I am looking at my Dorcy AAA board and notice a small coil of wire attatched.It is gold color and wound tightly around a small spool.Is this the step up part of this board?If so how does this work basically?Volts go in one end and somehow increase when exiting the coil?I ask this as I like this board and use it as a doner in many mods however this coil is the most fragile part.It often breaks or gets in the way as it protrudes out more than the other components.I am just wondering if I could move it or somehow make it smaller.It is a mystery to me how this step up part works as it appears to be a simple coil of fine wire.Is it really this simple as running voltage through a coil of wire to increase the output?As you can tell I am a beginner and need some wisdom.Also if this is not the step up part of this circuit what is it?Will it hurt to put a blob of super glue on it to make it a little less prone to breakage when modding it to another body?Thanks for any help on this.
 
The coil is an inductor. When you run current through it, it generates a magnetic field. When you take away the load, the magnetic field collapses as the inductor tries to keep the current steady (similar to how a capacitor tries to keep voltage steady). The collapsing field causes a spike in the voltage across the inductor. The rest of the circuit captures that higher voltage in a capacitor and uses it to run the led. The coil in an automotive ignition system works pretty much the same way, except instead of boosting 1.5 volts to 3 or 4 volts to run a led, it boosts 12 volts to several hundred volts to fire the car's spark plugs.
 
It's not just a coil, there's some serious electronics in there as well. Basically a power oscillator.

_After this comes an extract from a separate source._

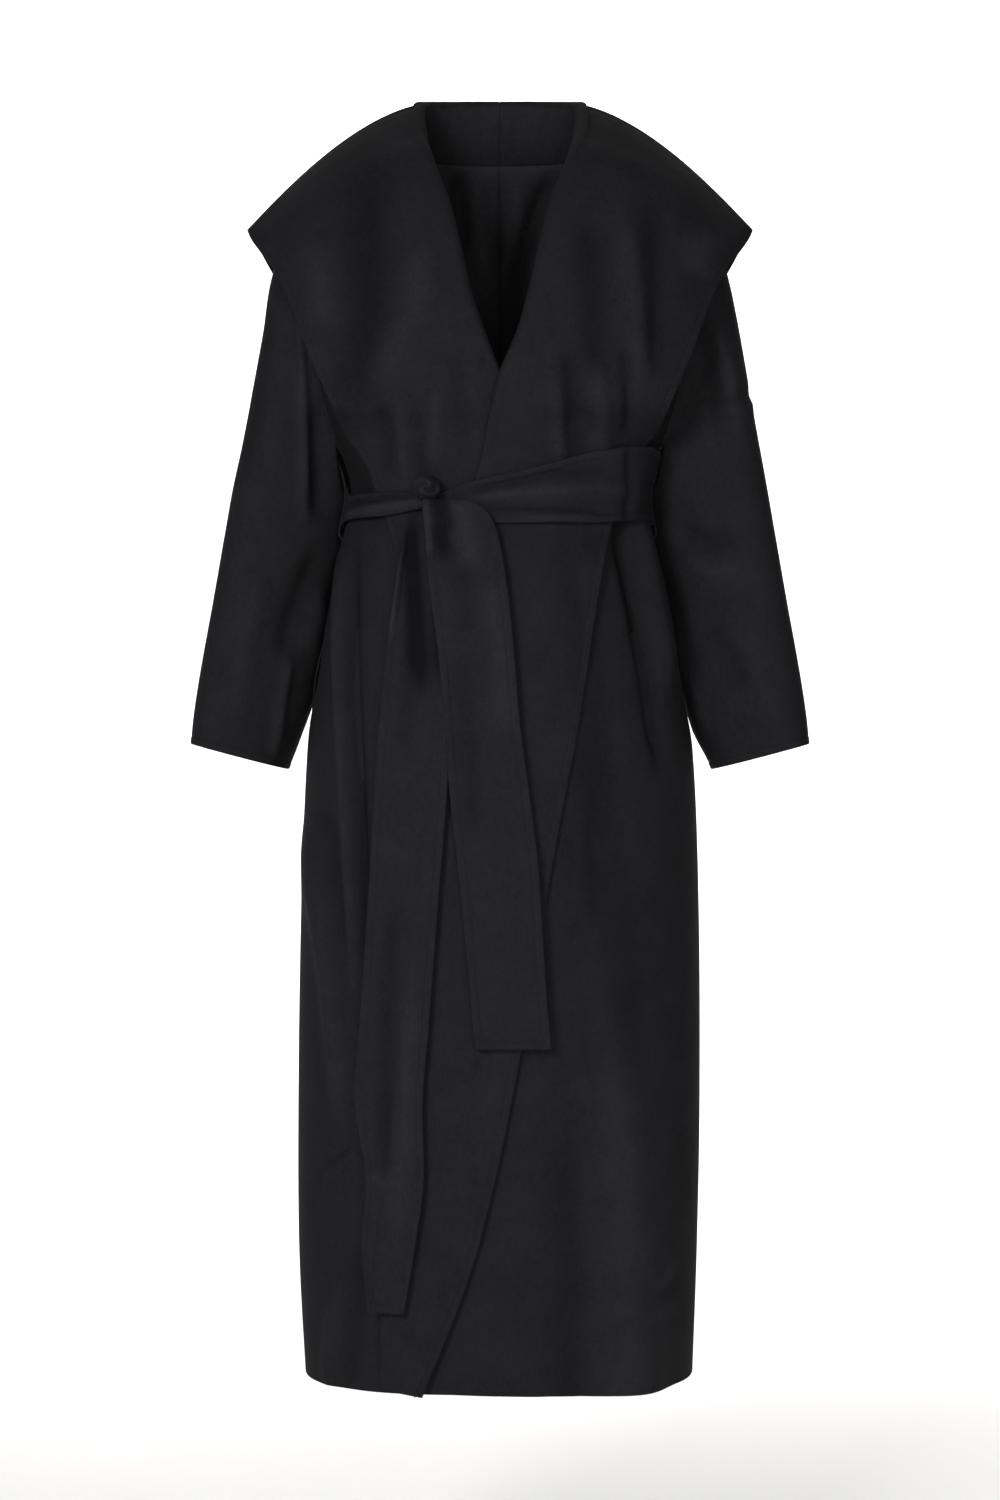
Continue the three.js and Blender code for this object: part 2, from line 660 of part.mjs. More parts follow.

Trick with step ups is they run in cycles. First energy is stored in some element (usually stored magnetically in an inductor, although some use capacitors). Then, on a later part of the cycle this energy is recovered and is added to the existing battery, the total drives the LED. Then the cycle repeats, charge, discharge, charge, discharge. Tens of thousands to a million or so times a second.

Doug Owen
 
[ QUOTE ]
It's not just a coil, there's some serious electronics in there as well. Basically a power oscillator.


[/ QUOTE ]

He means the electronics in the rest of the circuit. The coil is just basically a ferrite core and quite a number of turns of wire. /ubbthreads/images/graemlins/grin.gif

So to put it all together, the circuit controls the current from the battery to the coil, switching it on and off many thousands of times per second. As the current flows through the coil, a magnetic field is created. When the battery is switched off, the magnetic field collapses. A by-product of the collapsing field is that the energy needs to go somewhere and that becomes electrical power. Power being a product of voltage and current, the coil will be able to supply any reasonable combination of the two, hence the boost in voltage so that it is sufficient to meet the Vf of the LED. And since it happens so many thousand times per second, the pulses of the LED lighting up appear continuous.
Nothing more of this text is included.